Tbilisi (ANTARA News/Reuters) - Lebih dari 5.000 orang Georgia melakukan protes di ibukota negara itu, Tbilisi, Kamis, untuk menghidupkan lagi gerakan oposisi lemah menentang Presiden Mikheil Saakashvili.
Para penentang menuduh pemimpin pro-Barat itu memonopoli kekuasaan sejak "Revolusi Mawar" 2003 yang menggulingkan penguasa lama pasca-Uni Sovyet di negara Kaukasus tersebut, dimana pipa saluran mengangkut minyak Kaspia ke negara Barat.

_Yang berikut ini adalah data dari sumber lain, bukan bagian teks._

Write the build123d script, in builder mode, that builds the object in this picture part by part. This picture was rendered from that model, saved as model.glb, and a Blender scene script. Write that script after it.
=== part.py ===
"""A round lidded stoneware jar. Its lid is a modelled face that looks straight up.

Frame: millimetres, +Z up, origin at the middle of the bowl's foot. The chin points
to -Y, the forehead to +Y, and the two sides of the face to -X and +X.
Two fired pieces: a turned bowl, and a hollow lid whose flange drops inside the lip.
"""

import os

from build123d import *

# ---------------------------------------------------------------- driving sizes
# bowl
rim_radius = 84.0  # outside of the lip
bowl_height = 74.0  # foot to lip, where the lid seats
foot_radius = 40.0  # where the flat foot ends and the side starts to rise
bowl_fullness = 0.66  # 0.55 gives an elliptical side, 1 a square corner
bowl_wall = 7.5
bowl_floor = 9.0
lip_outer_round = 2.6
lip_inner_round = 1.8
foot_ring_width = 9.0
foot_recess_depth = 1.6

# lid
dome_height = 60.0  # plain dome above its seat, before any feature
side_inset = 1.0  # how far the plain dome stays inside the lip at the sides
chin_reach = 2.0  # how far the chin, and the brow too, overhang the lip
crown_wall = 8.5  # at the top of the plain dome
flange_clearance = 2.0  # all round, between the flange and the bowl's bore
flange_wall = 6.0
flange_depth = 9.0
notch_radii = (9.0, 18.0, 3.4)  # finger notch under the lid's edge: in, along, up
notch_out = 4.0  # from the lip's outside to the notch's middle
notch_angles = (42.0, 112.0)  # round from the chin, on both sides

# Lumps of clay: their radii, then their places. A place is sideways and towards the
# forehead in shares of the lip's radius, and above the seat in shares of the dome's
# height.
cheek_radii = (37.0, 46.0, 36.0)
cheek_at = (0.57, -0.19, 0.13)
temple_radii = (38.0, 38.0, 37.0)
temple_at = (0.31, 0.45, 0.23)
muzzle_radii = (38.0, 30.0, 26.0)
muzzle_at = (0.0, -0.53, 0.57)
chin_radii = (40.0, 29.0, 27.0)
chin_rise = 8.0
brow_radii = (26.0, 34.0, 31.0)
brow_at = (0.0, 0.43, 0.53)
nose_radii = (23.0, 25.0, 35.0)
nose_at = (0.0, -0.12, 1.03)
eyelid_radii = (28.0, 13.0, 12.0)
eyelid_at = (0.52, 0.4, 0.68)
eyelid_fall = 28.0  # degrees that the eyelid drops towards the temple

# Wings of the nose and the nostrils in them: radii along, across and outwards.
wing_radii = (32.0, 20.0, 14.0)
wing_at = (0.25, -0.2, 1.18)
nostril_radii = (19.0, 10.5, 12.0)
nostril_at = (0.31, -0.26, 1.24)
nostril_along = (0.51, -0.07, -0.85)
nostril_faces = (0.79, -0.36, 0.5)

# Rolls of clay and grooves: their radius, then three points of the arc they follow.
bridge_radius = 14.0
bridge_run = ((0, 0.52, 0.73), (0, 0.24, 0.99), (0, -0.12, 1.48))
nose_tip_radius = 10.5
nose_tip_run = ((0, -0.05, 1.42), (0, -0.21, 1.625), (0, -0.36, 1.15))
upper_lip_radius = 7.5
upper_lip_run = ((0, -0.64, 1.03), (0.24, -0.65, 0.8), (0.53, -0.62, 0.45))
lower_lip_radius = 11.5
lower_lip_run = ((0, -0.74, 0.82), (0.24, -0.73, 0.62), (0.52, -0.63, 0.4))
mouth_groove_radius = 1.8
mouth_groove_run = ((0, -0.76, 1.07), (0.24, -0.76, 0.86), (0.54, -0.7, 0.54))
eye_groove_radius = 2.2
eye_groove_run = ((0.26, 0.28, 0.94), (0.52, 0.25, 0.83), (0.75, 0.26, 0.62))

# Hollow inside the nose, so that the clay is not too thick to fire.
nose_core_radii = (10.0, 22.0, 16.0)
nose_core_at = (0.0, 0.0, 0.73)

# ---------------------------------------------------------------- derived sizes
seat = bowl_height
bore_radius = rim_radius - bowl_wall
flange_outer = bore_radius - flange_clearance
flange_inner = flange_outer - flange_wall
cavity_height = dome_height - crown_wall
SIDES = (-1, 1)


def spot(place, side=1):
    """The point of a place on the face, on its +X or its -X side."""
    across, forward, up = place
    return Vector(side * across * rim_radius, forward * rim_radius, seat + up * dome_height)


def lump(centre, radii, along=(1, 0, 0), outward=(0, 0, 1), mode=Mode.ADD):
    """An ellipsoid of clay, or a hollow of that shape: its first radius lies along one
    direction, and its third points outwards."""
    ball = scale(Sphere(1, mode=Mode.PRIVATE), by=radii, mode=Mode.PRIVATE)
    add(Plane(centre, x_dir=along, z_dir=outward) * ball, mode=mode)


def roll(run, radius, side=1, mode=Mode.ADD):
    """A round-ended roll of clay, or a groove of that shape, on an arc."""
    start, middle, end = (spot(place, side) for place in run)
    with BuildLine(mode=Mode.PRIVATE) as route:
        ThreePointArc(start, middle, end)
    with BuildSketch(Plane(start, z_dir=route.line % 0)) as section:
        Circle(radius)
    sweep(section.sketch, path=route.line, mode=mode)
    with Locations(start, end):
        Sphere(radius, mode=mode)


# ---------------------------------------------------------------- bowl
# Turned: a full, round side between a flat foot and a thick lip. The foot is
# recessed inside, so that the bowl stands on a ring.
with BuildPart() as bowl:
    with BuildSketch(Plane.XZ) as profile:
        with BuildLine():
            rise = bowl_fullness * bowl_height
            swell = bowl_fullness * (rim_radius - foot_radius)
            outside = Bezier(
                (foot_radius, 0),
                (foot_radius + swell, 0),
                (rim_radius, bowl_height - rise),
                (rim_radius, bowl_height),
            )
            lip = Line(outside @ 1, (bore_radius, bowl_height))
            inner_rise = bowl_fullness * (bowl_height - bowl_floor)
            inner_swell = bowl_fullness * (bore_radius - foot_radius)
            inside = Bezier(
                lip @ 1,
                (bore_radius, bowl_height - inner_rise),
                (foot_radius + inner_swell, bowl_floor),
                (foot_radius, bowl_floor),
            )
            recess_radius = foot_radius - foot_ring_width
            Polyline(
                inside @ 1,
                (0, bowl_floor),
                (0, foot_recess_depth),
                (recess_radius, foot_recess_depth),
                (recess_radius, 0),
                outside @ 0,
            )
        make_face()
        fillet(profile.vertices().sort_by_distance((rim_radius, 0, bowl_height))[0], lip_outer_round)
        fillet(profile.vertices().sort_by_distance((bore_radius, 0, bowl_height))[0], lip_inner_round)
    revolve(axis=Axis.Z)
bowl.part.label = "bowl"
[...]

Saakashvili, yang diperlemah oleh perang Georgia dengan Rusia pada 2008, tetap berkuasa, setelah oposisi yang tidak efektif tidak bisa mendepaknya dalam protes beberapa bulan pada 2009.
Massa yang berkumpul di depan gedung parlemen memblokade jalan raya pusat Rustaveli, Tbilisi, namun jumlah peserta demo itu dianggap sedang dan analis tidak melihat ancaman besar pada kekuasaan Saakashvili sebelum masa jabatannya berakhir pada 2013.
"Pertemuan ini awal dari kehancuran rejim Saakashvili," kata politikus oposisi dan mantan sekutu Saakashvili, Nino Burjanadze.
Gerakan Nasional Bersatu kubu Saakashvili menang mudah dalam pemilihan umum lokal di Georgia pada Mei, dalam uji pemilu pertama terhadap pemerintah sejak perang 2008 terkait dengan wilayah separatis Ossetia Selatan.
Selasa, Saakashvili menyerukan dialog dengan Rusia namun sejauh ini belum memperoleh jawaban dari Moskow.
Kremlin mengakui kemedekaan wilayah-wilayah separatis Georgia yang didukung Moskow, Ossetia Selatan dan Abkhazia, pada 26 Agustus tahun 2008, beberapa pekan setelah pasukan Rusia mematahkan upaya militer Georgia menguasai lagi Ossetia Selatan.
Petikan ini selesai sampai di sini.